Salicylamide is metabolized in man by biotransformation to salicylamide glucuronide, salicylamide sulfate, and gentisamide glucuronide. The metabolites are quantitatively and rapidly excreted in urine. Study of the metabolism of this drug in volunteers during episodes of pyrogen-induced fever shows a significant reduction in the half-life (t½) of the excretion of the drug metabolites. The proportion of the drug transformed to its major metabolite, salicylamide glucuronide, is significantly reduced by fever, with concomitant increase in the proportion of one or both of the other metabolites. Thus, the pattern of urinary metabolites of salicylamide is altered. The shortened t½ of the metabolite excretion is probably due to increased hepatic and renal blood flow known to accompany pyrogen-induced fever. This concept was supported by the observation that when two subjects were placed in a high-temperature environmental chamber, a condition in which hepatic and renal blood flows are known to diminish, the t½ of salicylamide metabolite excretion actually increased. No simple explanation exists to explain the changed metabolite pattern noted during febrile periods. It is most likely to be due to complex interactions between the direct or indirect effects of the pyrogens and the factors affecting the hepatic biotransformation of drugs.

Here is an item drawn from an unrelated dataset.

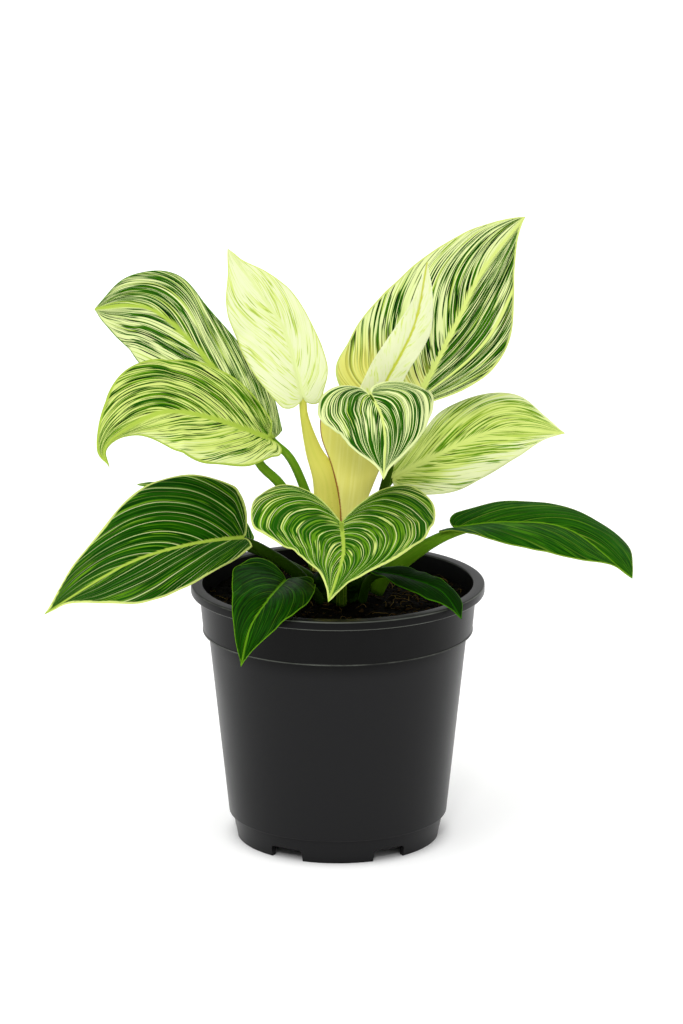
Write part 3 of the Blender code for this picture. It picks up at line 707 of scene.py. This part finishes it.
def crown_finish():
    """Near-black green bark, darkened as painted shade under the leaves, with soil on it in places."""
    # Painted shade: the base colour is a near-black green for the shade that the leaves cast on the crown.
    finish = Finish("crown", SHADE_GREEN)
    cloud = finish.grain(160.0, 4.0, 0.6)
    finish.coat(finish.step(cloud, 0.4, 0.65), DARK_OLIVE)
    finish.coat(finish.step(finish.grain(90.0, 3.0), 0.55, 0.68), SOIL_BROWN)
    return finish.finish(0.6, LEAF_GLOSS, cloud, 0.5, 0.0006)


def floor_finish():
    """White, with a slight glow that stands in for the studio's lighting of the floor."""
    finish = Finish("floor", FLOOR_WHITE)
    share = finish.step(finish.radius(), GLOW_START * MM, GLOW_FULL * MM)
    glow = finish.mix(share, (0.0, 0.0, 0.0, 1.0), FLOOR_WHITE)
    finish.feed(finish.surface.inputs["Emission Color"], glow)
    finish.feed(finish.surface.inputs["Emission Strength"], FLOOR_GLOW)
    return finish.finish(0.9, 0.0)


# Meshes

def link_object(name, data):
    made = bpy.data.objects.new(name, data)
    bpy.context.scene.collection.objects.link(made)
    return made


def add_object(name, shape, *finishes):
    """An object from a bmesh in millimetres."""
    bmesh.ops.scale(shape, vec=(MM, MM, MM), verts=shape.verts)
    mesh = bpy.data.meshes.new(name)
    shape.to_mesh(mesh)
    shape.free()
    mesh.shade_smooth()
    for finish in finishes:
        mesh.materials.append(finish)
    return link_object(name, mesh)


def settle(piece):
    """Applies the piece's modifiers to its mesh."""
    scene_state = bpy.context.evaluated_depsgraph_get()
    mesh = bpy.data.meshes.new_from_object(piece.evaluated_get(scene_state))
    piece.modifiers.clear()
    piece.data = mesh


def place_piece(piece, node):
    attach(piece, "root")
    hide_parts(node)


def smooth_path(points, count):
    """Points at even distances along a smooth curve through the given points."""
    knots = np.asarray(points, float)
    knots = np.vstack([2 * knots[0] - knots[1], knots, 2 * knots[-1] - knots[-2]])
    run = np.linspace(0, 1, 40, endpoint=False)[:, None]
    pieces = []
    for k in range(1, len(knots) - 2):
        before, start, end, after = knots[k - 1:k + 3]
        pieces.append(0.5 * (2 * start + (end - before) * run
                             + (2 * before - 5 * start + 4 * end - after) * run ** 2
                             + (3 * start - before - 3 * end + after) * run ** 3))
    dense = np.vstack(pieces + [knots[-2:-1]])
    steps = np.linalg.norm(np.diff(dense, axis=0), axis=1)
    distance = np.concatenate([[0], np.cumsum(steps)])
    wanted = np.linspace(0, distance[-1], count)
    return np.stack([np.interp(wanted, distance, column) for column in dense.T], 1)


def unit(vectors):
    return vectors / np.maximum(np.linalg.norm(vectors, axis=-1, keepdims=True), 1e-9)


def waves(values, seed, turns, layers=3):
    """A smooth uneven wave, about -1 to 1."""
    source = random.Random(seed)
    total = 0 * values
    for k in range(layers):
        turn = turns * (1 + 0.7 * k) * source.uniform(0.85, 1.15)
        total = total + np.sin(2 * math.pi * (turn * values + source.random())) / (1 + k)
    return total / 1.6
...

Despite the widespread use of pharmacological agents such as analgesics, antipyretics, antibiotics, and antimetabolites in diseases associated with fever, little is known of the effect of fever on the disposal of drugs in man. We have studied the metabolism of salicylamide in normal volunteers before and after induction of artificial fever by administration of etiocholanolone or endotoxin. Salicylamide (o-hydroxybenzamide) is an amidederivative of salicylic acid that has mild analgesic and antipyretic properties. It is rapidly absorbed from the gastrointestinal tract after oral ingestion and undergoes biotransformation primarily to its ether glucuronide and ester sulfate. A small proportion of the drug is metabolized to gentisamide glucuronide. All metabolites are rapidly eliminated by renal excretion. The metabolites are stable in urine and their assay is relatively simple. These properties, plus the absence of significant binding of the free drug to plasma proteins, make salicylamide a convenient agent in the investigation of the effect of short-term physiologic perturbations such as artificial fever on drug metabolism.
The method used in these studies is based on a procedure developed and extensively employed by Vesell and his coworkers in which each normal volunteer serves as his own control so that the rate of decay of a test drug is determined in each individual both before and after the introduction of some form of treatment. For example, using antipyrine half-lives in the plasma of identical and fraternal twins before and after treatment for 2 wk with phenobarbital, Vesell and Page demonstrated that large differences among normal subjects in phenobarbital-induced reduction of plasma anti-' pyrine half-life were under very rigid genetic control. The method was later used to establish that the following drugs, administered in commonly employed doses for a given time, prolonged the metabolism of other therapeutic agents: nortriptyline, allopurinol, disulfiram, and L-dopa. Ethanol was shown to accelerate the metabolism of antipyrine.